SOURCE DATA>
▼

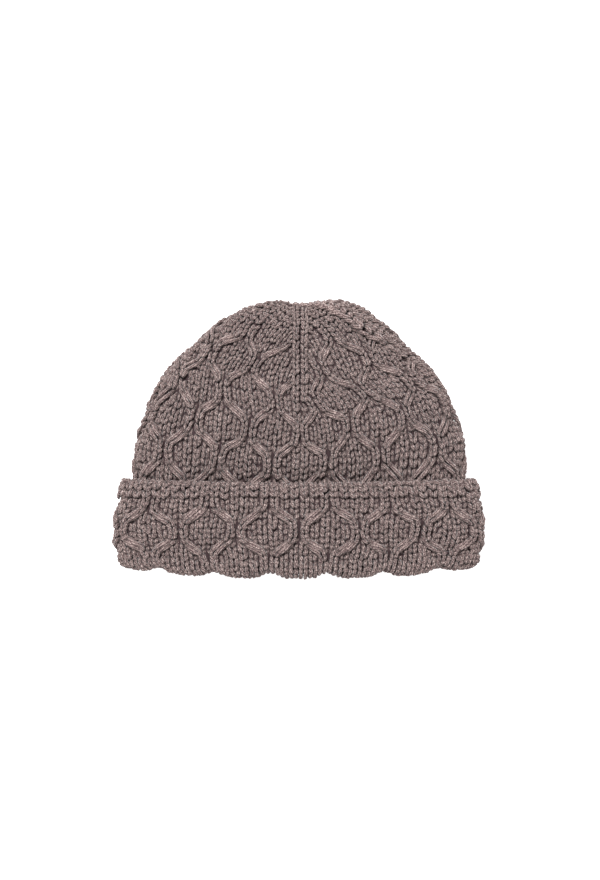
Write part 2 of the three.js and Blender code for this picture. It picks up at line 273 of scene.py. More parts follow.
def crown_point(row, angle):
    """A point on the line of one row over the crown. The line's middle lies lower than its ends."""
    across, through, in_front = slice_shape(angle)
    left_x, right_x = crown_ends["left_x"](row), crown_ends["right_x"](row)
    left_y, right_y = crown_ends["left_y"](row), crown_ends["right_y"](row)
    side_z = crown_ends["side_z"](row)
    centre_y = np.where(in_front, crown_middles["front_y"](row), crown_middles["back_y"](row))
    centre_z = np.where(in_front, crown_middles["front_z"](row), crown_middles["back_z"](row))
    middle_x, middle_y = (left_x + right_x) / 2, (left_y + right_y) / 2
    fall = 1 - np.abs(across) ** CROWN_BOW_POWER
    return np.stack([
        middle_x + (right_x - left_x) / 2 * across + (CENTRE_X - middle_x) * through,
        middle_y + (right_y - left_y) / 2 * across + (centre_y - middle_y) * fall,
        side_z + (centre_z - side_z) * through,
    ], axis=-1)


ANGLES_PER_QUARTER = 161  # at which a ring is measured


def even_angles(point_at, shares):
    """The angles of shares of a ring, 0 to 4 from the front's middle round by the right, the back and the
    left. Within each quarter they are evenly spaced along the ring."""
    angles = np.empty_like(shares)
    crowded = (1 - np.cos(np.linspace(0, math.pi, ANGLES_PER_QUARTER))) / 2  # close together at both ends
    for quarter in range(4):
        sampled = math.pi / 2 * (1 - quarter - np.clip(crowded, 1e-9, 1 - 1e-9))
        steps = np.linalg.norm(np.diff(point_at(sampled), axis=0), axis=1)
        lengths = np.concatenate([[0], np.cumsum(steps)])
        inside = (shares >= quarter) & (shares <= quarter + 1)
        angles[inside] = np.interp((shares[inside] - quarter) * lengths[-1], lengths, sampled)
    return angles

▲

WHAT THE TASK REQUIRES>
Without changing anything, quote the lines from the top of the data to the line that contains "ANGLES_PER_QUARTER = 161", including that line.

ANSWER FOR THE TASK>
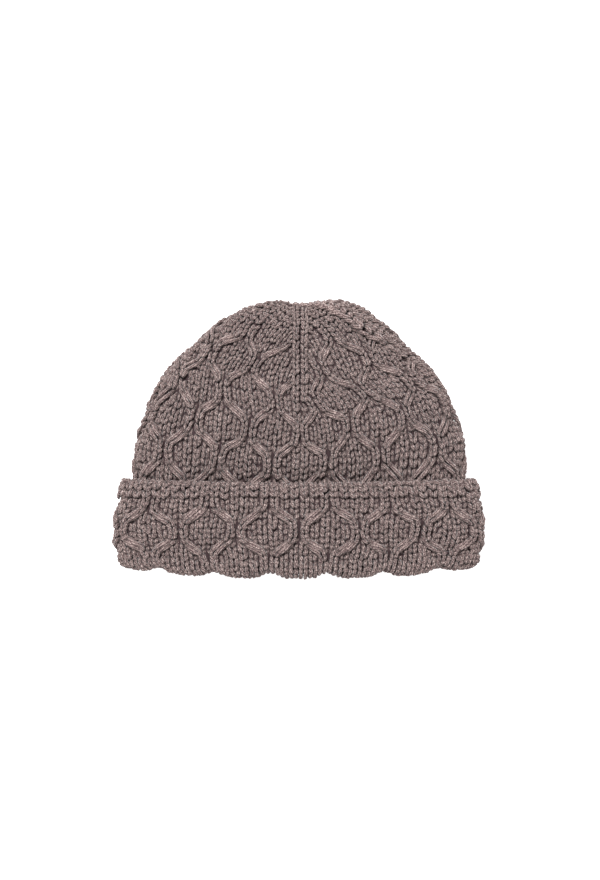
Write part 2 of the three.js and Blender code for this picture. It picks up at line 273 of scene.py. More parts follow.
def crown_point(row, angle):
    """A point on the line of one row over the crown. The line's middle lies lower than its ends."""
    across, through, in_front = slice_shape(angle)
    left_x, right_x = crown_ends["left_x"](row), crown_ends["right_x"](row)
    left_y, right_y = crown_ends["left_y"](row), crown_ends["right_y"](row)
    side_z = crown_ends["side_z"](row)
    centre_y = np.where(in_front, crown_middles["front_y"](row), crown_middles["back_y"](row))
    centre_z = np.where(in_front, crown_middles["front_z"](row), crown_middles["back_z"](row))
    middle_x, middle_y = (left_x + right_x) / 2, (left_y + right_y) / 2
    fall = 1 - np.abs(across) ** CROWN_BOW_POWER
    return np.stack([
        middle_x + (right_x - left_x) / 2 * across + (CENTRE_X - middle_x) * through,
        middle_y + (right_y - left_y) / 2 * across + (centre_y - middle_y) * fall,
        side_z + (centre_z - side_z) * through,
    ], axis=-1)


ANGLES_PER_QUARTER = 161  # at which a ring is measured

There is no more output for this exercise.